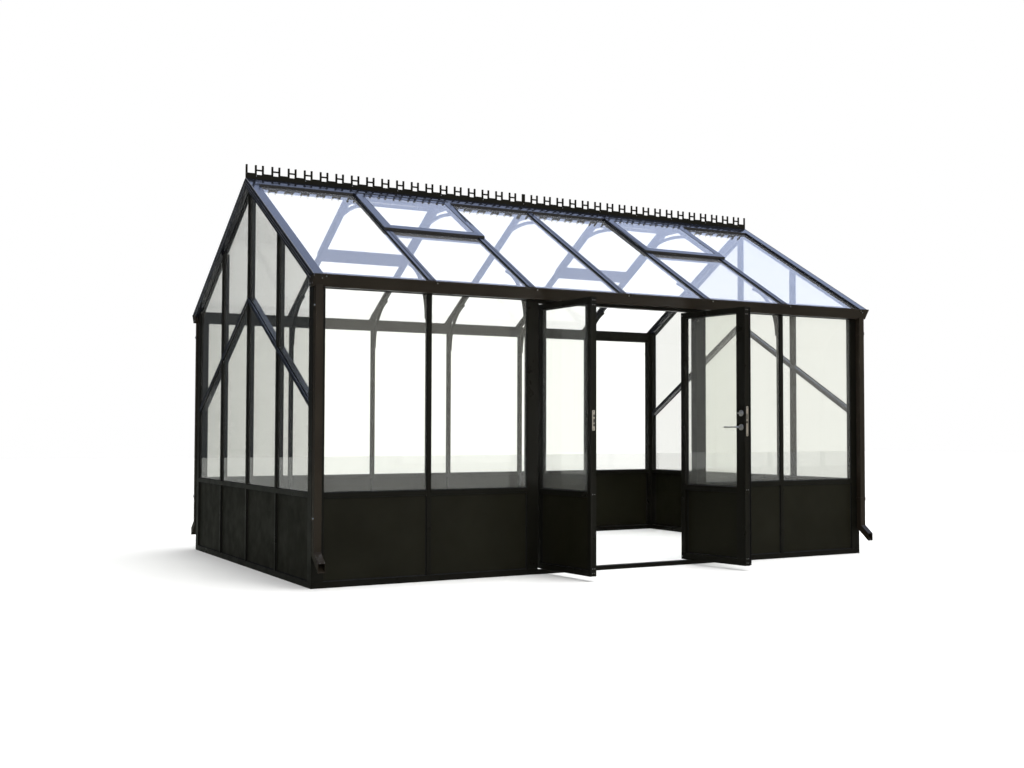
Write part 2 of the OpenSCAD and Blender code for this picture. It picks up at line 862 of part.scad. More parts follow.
// Side view of the pipe, drawn in by its wall and run past both ends
module pipe_line(inset, past) {
    y1 = -pipe_gap - inset;
    y0 = -pipe_gap - pipe_w + inset;
    mouth_y = -pipe_gap - shoe_reach - past;
    outer_z = pipe_bend_z - inset * tan(shoe_angle / 2);
    inner_z = outer_z - (y1 - y0) * tan(shoe_angle / 2);
    polygon([
        [y0, post_h + gutter_h / 2 + past],
        [y1, post_h + gutter_h / 2 + past],
        [y1, inner_z],
        [mouth_y, inner_z - (y1 - mouth_y) / tan(shoe_angle)],
        [mouth_y, outer_z - (y0 - mouth_y) / tan(shoe_angle)],
        [y0, outer_z]
    ]);
}

module downpipes() {
    color(frame_color) for (side = [0, 1]) mirror([side, 0, 0]) both_slopes() downpipe();
}

// Two short stand-offs behind each downpipe
module pipe_brackets() {
    bracket_w = 22;
    x0 = -half_l - pipe_offset + (pipe_w - bracket_w) / 2;
    color(frame_color) for (side = [0, 1]) mirror([side, 0, 0]) both_slopes()
        for (z = [bracket_low_z, post_h - bracket_drop])
            block(x0, x0 + bracket_w, -pipe_gap, 0, z, z + bracket_w);
}

// Door leaves are drawn closed, with the pivot at the origin and the leaf along +X
module place_left_leaf() {
    translate([-pivot_x, pivot_y, 0]) rotate([0, 0, -left_open]) children();
}

module place_right_leaf() {
    translate([pivot_x, pivot_y, 0]) rotate([0, 0, right_open]) mirror([1, 0, 0]) children();
}

leaf_x0 = -pivot_inset;
leaf_x1 = leaf_reach;
leaf_rail_x0 = leaf_x0 + leaf_outer_w;
leaf_rail_x1 = leaf_x1 - leaf_outer_w;
// The glass stops short of the spindle
leaf_glass_x1 = min(leaf_rail_x1, lock_x - spindle_d / 2 - edge_gap);

// Upright of a leaf: its start and end outside the glass, beside it and inside it
module leaf_stile(outer, beside, inner) {
    y0 = -leaf_t / 2;
    y1 = y0 + leaf_glass_in;
    block(outer[0], outer[1], y0, y1, leaf_bottom, leaf_top);
    block(beside[0], beside[1], y1, y1 + glass_t, leaf_bottom, leaf_top);
    block(inner[0], inner[1], y1 + glass_t, leaf_t / 2, leaf_bottom, leaf_top);
}

module leaf_rail(z0, z1, z0_in, z1_in) {
    y0 = -leaf_t / 2;
    block(leaf_rail_x0, leaf_rail_x1, y0, y0 + leaf_glass_in + glass_t, z0, z1);
    block(leaf_x0 + hinge_stile_w, leaf_x1 - lock_stile_w,
        y0 + leaf_glass_in + glass_t, leaf_t / 2, z0_in, z1_in);
}

// Pins at the top and the foot, on which the leaf turns
module pivot_pins() {
    length = leaf_gap + pivot_bite - rest_gap;
    for (z = [leaf_bottom - length, leaf_top])
        translate([0, 0, z]) cylinder(d = pivot_d, h = length, $fn = round_facets);
}

module leaf_frame(plate_z, plate_h, has_lock) {
    leaf_stile([leaf_x0, leaf_rail_x0], [leaf_x0, leaf_rail_x0], [leaf_x0, leaf_x0 + hinge_stile_w]);
    pivot_pins();
    difference() {
        leaf_stile([leaf_rail_x1, leaf_x1], [leaf_glass_x1, leaf_x1], [leaf_x1 - lock_stile_w, leaf_x1]);
        block(leaf_x1 - plate_t, leaf_x1 + eps, -plate_w / 2, plate_w / 2, plate_z, plate_z + plate_h);
        if (has_lock) for (z = [lever_z, turn_z])
            translate([lock_x, 0, z]) rotate([90, 0, 0])
                cylinder(d = spindle_d + 2 * fit_gap, h = 2 * leaf_t, center = true, $fn = round_facets);
    }
    leaf_rail(leaf_bottom, leaf_bottom + leaf_outer_w, leaf_bottom, leaf_bottom + leaf_bottom_rail_w);
    leaf_rail(leaf_mid_z, leaf_mid_top, leaf_mid_z - leaf_mid_step, leaf_mid_top + leaf_mid_step);
    leaf_rail(leaf_top - leaf_outer_w, leaf_top, leaf_top - leaf_top_rail_w, leaf_top);
}

module leaf_sheet(z0, z1) {
    y0 = -leaf_t / 2 + leaf_glass_in;
    block(leaf_rail_x0, leaf_glass_x1, y0, y0 + glass_t, z0, z1);
}

strike_drop = 25;
lock_drop = 65;
strike_z = lever_z - strike_drop;
lock_z = lever_z - lock_drop;

module left_door_frame() {
    color(frame_color) place_left_leaf() leaf_frame(strike_z, strike_plate_h, false);
}

module right_door_frame() {
    color(frame_color) place_right_leaf() leaf_frame(lock_z, lock_plate_h, true);
}

module left_door_panel() {
    color(panel_color) place_left_leaf() leaf_sheet(leaf_bottom + leaf_outer_w, leaf_mid_z);
}

module right_door_panel() {
    color(panel_color) place_right_leaf() leaf_sheet(leaf_bottom + leaf_outer_w, leaf_mid_z);
}

module left_door_glass() {
    color(glass_color) place_left_leaf() leaf_sheet(leaf_mid_top, leaf_top - leaf_outer_w);
}

module right_door_glass() {
    color(glass_color) place_right_leaf() leaf_sheet(leaf_mid_top, leaf_top - leaf_outer_w);
}

module edge_plate(z, h) {
    block(leaf_x1 - plate_t, leaf_x1, -plate_w / 2, plate_w / 2, z, z + h);
}

// Plate with a slot for the latch and one for the bolt on each side of it
module strike_plate() {
    slot_w = 12;
    latch_h = 29;
    bolt_h = 20;
    slot_pitch = 39;
    color(metal_color) place_left_leaf() difference() {
        edge_plate(strike_z, strike_plate_h);
        for (i = [-1:1]) {
            half = (i == 0 ? latch_h : bolt_h) / 2;
            z = strike_z + strike_plate_h / 2 + i * slot_pitch;
            block(leaf_x1 - 2 * plate_t, leaf_x1 + eps, -slot_w / 2, slot_w / 2, z - half, z + half);
        }
    }
}

// Lock: face plate in the closing edge and roses round the spindle and the thumb turn
module lock_case() {
    color(metal_color) place_right_leaf() {
        edge_plate(lock_z, lock_plate_h);
        for (z = [lever_z, turn_z], side = [-1, 1])
            translate([lock_x, side * (leaf_t + rose_t) / 2, z]) rotate([90, 0, 0]) difference() {
                cylinder(d = rose_d, h = rose_t, center = true, $fn = round_facets);
                cylinder(d = spindle_d + 2 * fit_gap, h = 2 * rose_t, center = true, $fn = round_facets);
            }
    }
}

module thumb_turn() {
    grip_w = 8;
    grip_h = 30;
    grip_out = 16;
    collar_t = 4;
    y_grip = leaf_t / 2 + rose_t + rest_gap + collar_t;
    color(metal_color) place_right_leaf() translate([lock_x, y_grip, turn_z]) {
        rotate([90, 0, 0]) cylinder(d = spindle_d, h = leaf_t / 2, $fn = round_facets);
        rotate([90, 0, 0]) cylinder(d = 2 * spindle_d, h = collar_t, $fn = round_facets);
        block(-grip_h / 2, grip_h / 2, 0, grip_out, -grip_w / 2, grip_w / 2);
    }
}

// One spindle through the leaf with a lever on both faces
module lever_handle() {
    y_rose = leaf_t / 2 + rose_t + rest_gap;
    y_grip = leaf_t / 2 + lever_stand;
    color(metal_color) place_right_leaf() translate([lock_x, 0, lever_z]) {
        rotate([90, 0, 0]) cylinder(d = spindle_d, h = 2 * y_grip, center = true, $fn = round_facets);
        for (side = [-1, 1]) {
            translate([0, side * (y_rose + y_grip) / 2, 0]) rotate([90, 0, 0])
                cylinder(d = lever_d, h = y_grip - y_rose, center = true, $fn = round_facets);
            translate([lever_d / 2, side * y_grip, 0]) rotate([0, -90, 0])
                cylinder(d = lever_d, h = lever_len + lever_d / 2, $fn = round_facets);
        }
    }
}

base_rails();
threshold();
corner_posts();
front_mullions();
back_mullions();
left_gable_mullions();
right_gable_mullions();
door_jambs();
door_header();
mid_rails();
front_panels();
back_panels();
left_gable_panels();
right_gable_panels();
front_glass();
back_glass();
left_gable_glass();
right_gable_glass();
eave_beams();
front_gutter();
back_gutter();
front_rafters();
back_rafters();
left_end_rafters();
right_end_rafters();
ridge_beam();
left_cresting();
right_cresting();
front_roof_glass();
back_roof_glass();
vent_crossbars();
roof_vent_frames();
roof_vent_glass();
ridge_gussets();
arch_braces();
knee_braces();
gable_braces();
downpipes();
pipe_brackets();
left_door_frame();
left_door_panel();
left_door_glass();
strike_plate();
right_door_frame();
right_door_panel();
right_door_glass();
lock_case();
thumb_turn();
lever_handle();
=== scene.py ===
import json
import math
import bpy
import numpy as np
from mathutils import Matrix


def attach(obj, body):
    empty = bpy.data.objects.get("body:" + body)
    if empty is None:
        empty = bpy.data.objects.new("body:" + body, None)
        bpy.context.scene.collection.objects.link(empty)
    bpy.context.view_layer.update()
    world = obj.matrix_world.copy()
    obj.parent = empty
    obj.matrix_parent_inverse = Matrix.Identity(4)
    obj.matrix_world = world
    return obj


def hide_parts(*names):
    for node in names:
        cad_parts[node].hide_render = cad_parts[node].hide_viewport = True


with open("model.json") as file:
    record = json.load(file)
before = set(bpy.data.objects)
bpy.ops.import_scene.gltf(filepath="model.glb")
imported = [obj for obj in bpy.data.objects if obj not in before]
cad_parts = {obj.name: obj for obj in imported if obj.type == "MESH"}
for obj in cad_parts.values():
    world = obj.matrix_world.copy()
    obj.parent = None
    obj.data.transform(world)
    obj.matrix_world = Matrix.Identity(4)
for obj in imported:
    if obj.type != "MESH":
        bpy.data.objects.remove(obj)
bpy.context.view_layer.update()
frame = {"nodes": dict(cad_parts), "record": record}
nodes = frame["nodes"]
print("frame loaded:", len(nodes), "nodes")


# Camera: the photograph's place and framing
cameraPlan = {
    "place": (-4.7717, -7.7203, 0.990),  # metres, in the house's own frame
    "turn": 0.5367,  # to the right of straight into the house, in radians
    "tilt": 0.0378,  # upwards
    "focal": 1252.5,  # in pixels of the picture
    "shift": -0.0853,  # share of the picture's width
    "pictureWidth": 1024,
    "sensor": 36.0,
    "clipEnd": 100.0,
}


def placeCamera(plan):
    lens = bpy.data.cameras.new("photoCamera")
    lens.sensor_width = plan["sensor"]
    lens.lens = plan["focal"] / plan["pictureWidth"] * plan["sensor"]
    lens.shift_x = plan["shift"]
    lens.clip_end = plan["clipEnd"]
    camera = bpy.data.objects.new("photoCamera", lens)
    camera.location = plan["place"]
    camera.rotation_euler = (math.pi / 2 + plan["tilt"], 0, -plan["turn"])
    bpy.context.scene.collection.objects.link(camera)
    bpy.context.scene.camera = camera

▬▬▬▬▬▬

▶ _PROBLEM DESCRIPTION_: Please reproduce exactly the lines above, beginning with the first and ending with the line that contains "leaf_glass_x1 = min(leaf_rail_x1, lock_x", and include nothing outside that range.

▶ _ANSWER TO THIS PROBLEM_:
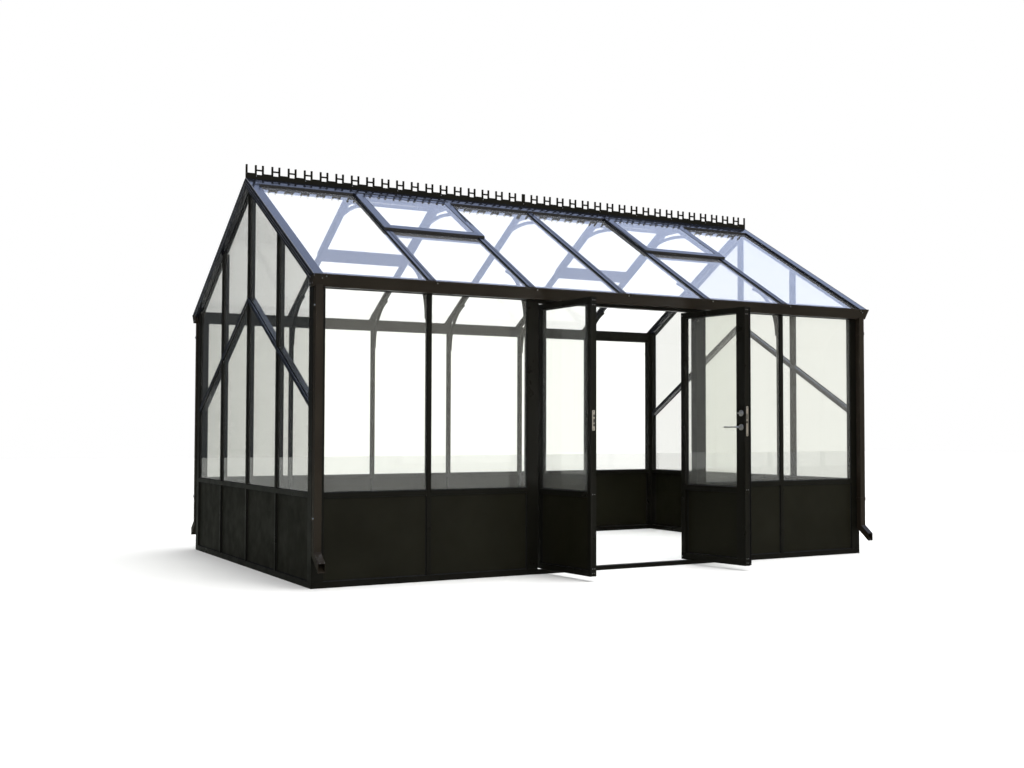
Write part 2 of the OpenSCAD and Blender code for this picture. It picks up at line 862 of part.scad. More parts follow.
// Side view of the pipe, drawn in by its wall and run past both ends
module pipe_line(inset, past) {
    y1 = -pipe_gap - inset;
    y0 = -pipe_gap - pipe_w + inset;
    mouth_y = -pipe_gap - shoe_reach - past;
    outer_z = pipe_bend_z - inset * tan(shoe_angle / 2);
    inner_z = outer_z - (y1 - y0) * tan(shoe_angle / 2);
    polygon([
        [y0, post_h + gutter_h / 2 + past],
        [y1, post_h + gutter_h / 2 + past],
        [y1, inner_z],
        [mouth_y, inner_z - (y1 - mouth_y) / tan(shoe_angle)],
        [mouth_y, outer_z - (y0 - mouth_y) / tan(shoe_angle)],
        [y0, outer_z]
    ]);
}

module downpipes() {
    color(frame_color) for (side = [0, 1]) mirror([side, 0, 0]) both_slopes() downpipe();
}

// Two short stand-offs behind each downpipe
module pipe_brackets() {
    bracket_w = 22;
    x0 = -half_l - pipe_offset + (pipe_w - bracket_w) / 2;
    color(frame_color) for (side = [0, 1]) mirror([side, 0, 0]) both_slopes()
        for (z = [bracket_low_z, post_h - bracket_drop])
            block(x0, x0 + bracket_w, -pipe_gap, 0, z, z + bracket_w);
}

// Door leaves are drawn closed, with the pivot at the origin and the leaf along +X
module place_left_leaf() {
    translate([-pivot_x, pivot_y, 0]) rotate([0, 0, -left_open]) children();
}

module place_right_leaf() {
    translate([pivot_x, pivot_y, 0]) rotate([0, 0, right_open]) mirror([1, 0, 0]) children();
}

leaf_x0 = -pivot_inset;
leaf_x1 = leaf_reach;
leaf_rail_x0 = leaf_x0 + leaf_outer_w;
leaf_rail_x1 = leaf_x1 - leaf_outer_w;
// The glass stops short of the spindle
leaf_glass_x1 = min(leaf_rail_x1, lock_x - spindle_d / 2 - edge_gap);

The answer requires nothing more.